Tra le diverse attività che svolgo per Resistenza Civile controllo le email. E prima di andare a letto lo faccio sempre per organizzare il lavoro per il giorno seguente.

Ecco, che ti appare un pezzo di Enrica.

L’ho letto tutto di un fiato. Condivido tutto compreso la nostalgia che traspare dalle righe. Condivido i suoi dubbi, le sue amarezze per la rivoluzione gentile che non è mai avvenuta.

Enrica affronta le questioni sociali e politiche partendo dalla letteratura, dai saggi come quello di Norberto Bobbio, io sono più storicista, cerco sempre di capire come ci si arriva ad esempio a preferire lo scontro urlato e sguaiato di cui lei parla. In parte Enrica ne da la risposta: gli uomini di cultura sono scomparsi. Aggiungo che chi gli intellettuali hanno smesso di essere dei Zóon politikón - animali sociali come li definiva Aristotele, si sono allontanati dal chiasso mediatico. E chi si occupa di sapere e di formazione lo fa troppo spesso in maniera intimista, con un potere sempre più ristretto e al tempo stesso pervasivo. Bisogna staccarsi dall’idea dell’intellettuale novecentesco: il tradimento dei clerici è avvenuto e Sartre non è sopravvissuto al 68 .

Tra l’altro, nel nostro tempo quella degli intellettuali rappresenta una classe molto più estesa e dai confini indefiniti. 

Di sicuro, intellettuali sono i docenti, spesso anche loro privi dei loro diritti, che ogni giorno cercano di lasciare un’impronta ai ragazzi, di fornire loro gli strumenti per un’analisi critica. I giornalisti liberi, spesso precari, che provano a fornire all’opinione pubblica in punta di vista diverso. Intellettuali sono gli operatori sociali che lavorano con gli esclusi.               

Gli intellettuali sono quelli che diventano tanti altri mestieri perché il sistema casta li ha esclusi.


“Uno non può restare tutta la vita a fare l'intellettuale con le pezze al culo quando c'è gente che guadagna i miliardi” – diceva Nino Manfredi nel film Il Padre di Famiglia di Nanni Loy.
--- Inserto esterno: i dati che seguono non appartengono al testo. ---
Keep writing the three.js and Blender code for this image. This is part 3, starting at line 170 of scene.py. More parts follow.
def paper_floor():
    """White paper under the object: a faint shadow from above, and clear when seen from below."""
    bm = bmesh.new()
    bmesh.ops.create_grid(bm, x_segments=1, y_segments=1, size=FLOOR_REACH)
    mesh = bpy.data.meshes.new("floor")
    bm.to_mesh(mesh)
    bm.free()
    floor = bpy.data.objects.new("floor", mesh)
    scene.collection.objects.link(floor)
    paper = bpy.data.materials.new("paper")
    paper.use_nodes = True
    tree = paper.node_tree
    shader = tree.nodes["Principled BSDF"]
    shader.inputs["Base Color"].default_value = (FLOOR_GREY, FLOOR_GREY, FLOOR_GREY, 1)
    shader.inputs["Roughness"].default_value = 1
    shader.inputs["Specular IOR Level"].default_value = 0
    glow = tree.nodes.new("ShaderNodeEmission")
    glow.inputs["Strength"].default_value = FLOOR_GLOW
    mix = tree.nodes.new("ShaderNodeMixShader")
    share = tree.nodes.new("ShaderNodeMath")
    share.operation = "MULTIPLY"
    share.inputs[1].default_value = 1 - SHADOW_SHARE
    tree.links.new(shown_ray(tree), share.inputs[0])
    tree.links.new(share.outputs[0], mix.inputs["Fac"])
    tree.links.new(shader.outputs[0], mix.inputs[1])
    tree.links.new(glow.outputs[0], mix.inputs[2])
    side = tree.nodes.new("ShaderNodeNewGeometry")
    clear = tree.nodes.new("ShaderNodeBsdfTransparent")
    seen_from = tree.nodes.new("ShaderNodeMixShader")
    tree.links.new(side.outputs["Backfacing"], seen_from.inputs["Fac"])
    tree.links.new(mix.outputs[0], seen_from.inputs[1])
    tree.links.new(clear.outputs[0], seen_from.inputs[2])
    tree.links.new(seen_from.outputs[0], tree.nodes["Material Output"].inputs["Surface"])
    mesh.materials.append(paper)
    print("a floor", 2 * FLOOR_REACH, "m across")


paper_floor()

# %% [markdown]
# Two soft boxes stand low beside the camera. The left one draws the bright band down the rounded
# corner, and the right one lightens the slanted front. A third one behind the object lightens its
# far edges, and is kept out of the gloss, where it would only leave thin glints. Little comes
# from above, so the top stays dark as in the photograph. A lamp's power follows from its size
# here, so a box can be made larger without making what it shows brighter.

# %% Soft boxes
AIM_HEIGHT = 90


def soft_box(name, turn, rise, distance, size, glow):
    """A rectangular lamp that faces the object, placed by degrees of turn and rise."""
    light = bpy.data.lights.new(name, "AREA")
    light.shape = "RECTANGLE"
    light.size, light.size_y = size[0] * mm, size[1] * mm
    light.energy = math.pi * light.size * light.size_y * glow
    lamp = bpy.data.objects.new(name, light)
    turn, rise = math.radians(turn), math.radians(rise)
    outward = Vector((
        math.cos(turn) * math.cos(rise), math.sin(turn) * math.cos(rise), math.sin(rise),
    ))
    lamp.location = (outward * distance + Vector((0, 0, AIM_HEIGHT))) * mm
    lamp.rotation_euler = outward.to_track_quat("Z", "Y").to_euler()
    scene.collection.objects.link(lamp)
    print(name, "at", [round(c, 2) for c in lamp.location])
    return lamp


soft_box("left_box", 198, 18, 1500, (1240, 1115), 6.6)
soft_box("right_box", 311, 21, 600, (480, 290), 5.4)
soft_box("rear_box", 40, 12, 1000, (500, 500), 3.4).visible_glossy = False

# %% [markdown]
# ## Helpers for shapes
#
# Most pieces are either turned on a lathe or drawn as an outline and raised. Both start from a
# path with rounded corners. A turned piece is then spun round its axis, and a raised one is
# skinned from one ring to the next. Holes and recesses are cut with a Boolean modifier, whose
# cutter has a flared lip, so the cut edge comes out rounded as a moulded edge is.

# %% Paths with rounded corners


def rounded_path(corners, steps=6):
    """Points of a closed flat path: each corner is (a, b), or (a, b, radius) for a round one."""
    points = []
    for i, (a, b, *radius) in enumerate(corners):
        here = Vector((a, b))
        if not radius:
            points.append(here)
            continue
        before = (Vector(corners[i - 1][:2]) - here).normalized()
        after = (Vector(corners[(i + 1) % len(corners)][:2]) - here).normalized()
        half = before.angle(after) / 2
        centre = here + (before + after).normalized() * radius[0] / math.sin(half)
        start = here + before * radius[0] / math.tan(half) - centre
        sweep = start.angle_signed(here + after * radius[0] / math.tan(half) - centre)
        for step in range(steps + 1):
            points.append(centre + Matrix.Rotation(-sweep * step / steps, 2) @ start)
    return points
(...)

Condivido con Enrica, il bisogno storico di riflettere sul rapporto fra sapere e politica, che è tutt’una con quella sulla qualità della politica, è un modo di reagire alle varie forme di decadenza che vive il nostro tempo. Ma pare evidente che la rivoluzione guidata da uomini illuminati è un’idea che non trova consenso. Invece credo che sia diventata predominante la logica (perversa) del capitalismo per cui l’affermazione, la gratificazione e il peso sociale siano fermamente saldati al profitto, è ormai evidente che più si guadagna più si diventa “voci autorevoli e moderni profeti del deserto del nulla”. Vedi alla voce Fedez. Le sue parole hanno fatto più rumore di un qualsiasi uomo di cultura. E se diamo per buono questo, significa che ripensare il rapporto fra sapere e politica non può riportare a dibattiti antichi e superati, discutere sulla figura dell’intellettuale dei giorni nostri,  si tratta di una questione poco feconda anche perché nei casi migliori oggi chi si dedica sul serio alla conoscenza la considera opposta alla politica, quindi un’occupazione privata, o fra pari, il cui beneficio è soltanto individuale o per pochi.
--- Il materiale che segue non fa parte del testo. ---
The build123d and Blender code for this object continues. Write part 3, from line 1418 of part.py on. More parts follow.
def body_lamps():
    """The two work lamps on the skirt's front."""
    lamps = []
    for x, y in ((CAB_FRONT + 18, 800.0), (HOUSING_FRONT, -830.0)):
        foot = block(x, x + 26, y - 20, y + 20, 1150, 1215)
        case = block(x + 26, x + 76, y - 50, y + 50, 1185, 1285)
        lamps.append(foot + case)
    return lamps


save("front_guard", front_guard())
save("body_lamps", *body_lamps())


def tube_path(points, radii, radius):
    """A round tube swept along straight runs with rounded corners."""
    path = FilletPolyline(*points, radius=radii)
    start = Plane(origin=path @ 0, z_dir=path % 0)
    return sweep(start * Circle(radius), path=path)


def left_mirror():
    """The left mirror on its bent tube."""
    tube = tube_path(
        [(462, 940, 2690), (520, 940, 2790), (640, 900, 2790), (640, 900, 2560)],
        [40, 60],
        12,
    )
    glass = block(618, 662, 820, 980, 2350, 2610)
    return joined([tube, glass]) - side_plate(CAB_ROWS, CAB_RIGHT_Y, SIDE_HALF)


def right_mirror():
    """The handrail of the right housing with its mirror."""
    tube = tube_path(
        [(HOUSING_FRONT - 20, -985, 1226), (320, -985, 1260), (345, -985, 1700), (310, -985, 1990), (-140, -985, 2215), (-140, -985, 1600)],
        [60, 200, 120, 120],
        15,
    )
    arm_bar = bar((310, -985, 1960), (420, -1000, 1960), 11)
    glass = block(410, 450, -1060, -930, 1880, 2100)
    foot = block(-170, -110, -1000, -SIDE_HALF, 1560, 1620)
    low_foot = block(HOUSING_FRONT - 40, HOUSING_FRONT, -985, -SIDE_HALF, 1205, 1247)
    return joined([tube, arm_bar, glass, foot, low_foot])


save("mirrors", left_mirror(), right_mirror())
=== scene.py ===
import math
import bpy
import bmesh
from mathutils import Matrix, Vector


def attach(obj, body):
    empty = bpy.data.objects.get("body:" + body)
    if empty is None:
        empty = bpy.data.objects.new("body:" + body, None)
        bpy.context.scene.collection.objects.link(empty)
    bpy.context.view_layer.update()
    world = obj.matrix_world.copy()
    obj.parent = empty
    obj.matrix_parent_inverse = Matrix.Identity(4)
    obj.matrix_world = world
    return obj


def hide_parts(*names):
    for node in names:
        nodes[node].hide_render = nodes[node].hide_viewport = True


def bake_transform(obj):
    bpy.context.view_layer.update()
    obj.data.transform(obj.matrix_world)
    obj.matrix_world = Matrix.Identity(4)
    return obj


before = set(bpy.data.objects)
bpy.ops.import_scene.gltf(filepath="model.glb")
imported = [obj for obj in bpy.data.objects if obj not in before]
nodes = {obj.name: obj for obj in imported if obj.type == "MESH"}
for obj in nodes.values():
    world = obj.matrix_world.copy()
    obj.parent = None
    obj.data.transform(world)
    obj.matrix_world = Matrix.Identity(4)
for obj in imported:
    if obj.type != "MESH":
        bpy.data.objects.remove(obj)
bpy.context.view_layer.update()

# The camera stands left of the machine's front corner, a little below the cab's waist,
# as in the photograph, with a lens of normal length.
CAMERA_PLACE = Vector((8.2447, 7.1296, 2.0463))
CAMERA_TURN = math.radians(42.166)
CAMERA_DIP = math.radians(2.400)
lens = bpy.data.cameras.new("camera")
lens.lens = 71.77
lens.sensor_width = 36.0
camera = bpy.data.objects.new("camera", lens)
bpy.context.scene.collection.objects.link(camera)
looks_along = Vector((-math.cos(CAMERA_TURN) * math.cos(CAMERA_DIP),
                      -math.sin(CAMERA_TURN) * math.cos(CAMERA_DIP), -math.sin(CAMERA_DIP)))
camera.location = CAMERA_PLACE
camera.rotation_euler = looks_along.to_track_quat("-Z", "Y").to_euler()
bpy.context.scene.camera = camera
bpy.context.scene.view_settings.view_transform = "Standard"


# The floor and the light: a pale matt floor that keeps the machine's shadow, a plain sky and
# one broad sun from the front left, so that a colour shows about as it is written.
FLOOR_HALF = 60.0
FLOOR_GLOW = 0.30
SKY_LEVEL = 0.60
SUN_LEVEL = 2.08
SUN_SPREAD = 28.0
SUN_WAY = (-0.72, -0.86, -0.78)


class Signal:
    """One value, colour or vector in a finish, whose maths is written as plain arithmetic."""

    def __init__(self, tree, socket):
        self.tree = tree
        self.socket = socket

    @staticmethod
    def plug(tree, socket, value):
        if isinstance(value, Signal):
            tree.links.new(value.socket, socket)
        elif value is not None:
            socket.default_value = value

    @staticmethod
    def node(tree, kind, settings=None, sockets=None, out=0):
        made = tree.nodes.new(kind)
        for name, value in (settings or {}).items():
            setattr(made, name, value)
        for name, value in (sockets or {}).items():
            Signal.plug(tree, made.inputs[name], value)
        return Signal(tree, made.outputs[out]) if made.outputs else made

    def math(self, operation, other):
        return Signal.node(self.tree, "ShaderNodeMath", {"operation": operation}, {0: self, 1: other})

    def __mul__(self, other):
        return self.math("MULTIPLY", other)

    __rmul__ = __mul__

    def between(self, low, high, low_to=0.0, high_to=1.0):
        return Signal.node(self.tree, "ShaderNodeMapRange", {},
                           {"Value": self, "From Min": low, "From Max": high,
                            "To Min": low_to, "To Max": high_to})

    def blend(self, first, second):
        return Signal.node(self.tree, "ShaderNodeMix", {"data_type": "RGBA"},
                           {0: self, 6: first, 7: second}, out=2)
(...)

Quindi, a mio avviso la qualità della politica può trovare casa soltanto da un’azione intellettuale che venga dall’esperienza, non da astratte teorie. E per esperienza mi riferisco alla conoscenza diretta della realtà, più precisamente di quella parte della realtà in cui si vive senza diritti, e dove le azioni condivise possono avere ricadute misurabili e concrete. E l’intellettuale può e deve essere protagonista di una nuova stagione: smetta di dirci dove andare che si sforzi di mettere in connessione ciò che già c'è, rimetta in condivisione le sapienze.                     

“Gli intellettuali, che diventino uomini e donne ponte”.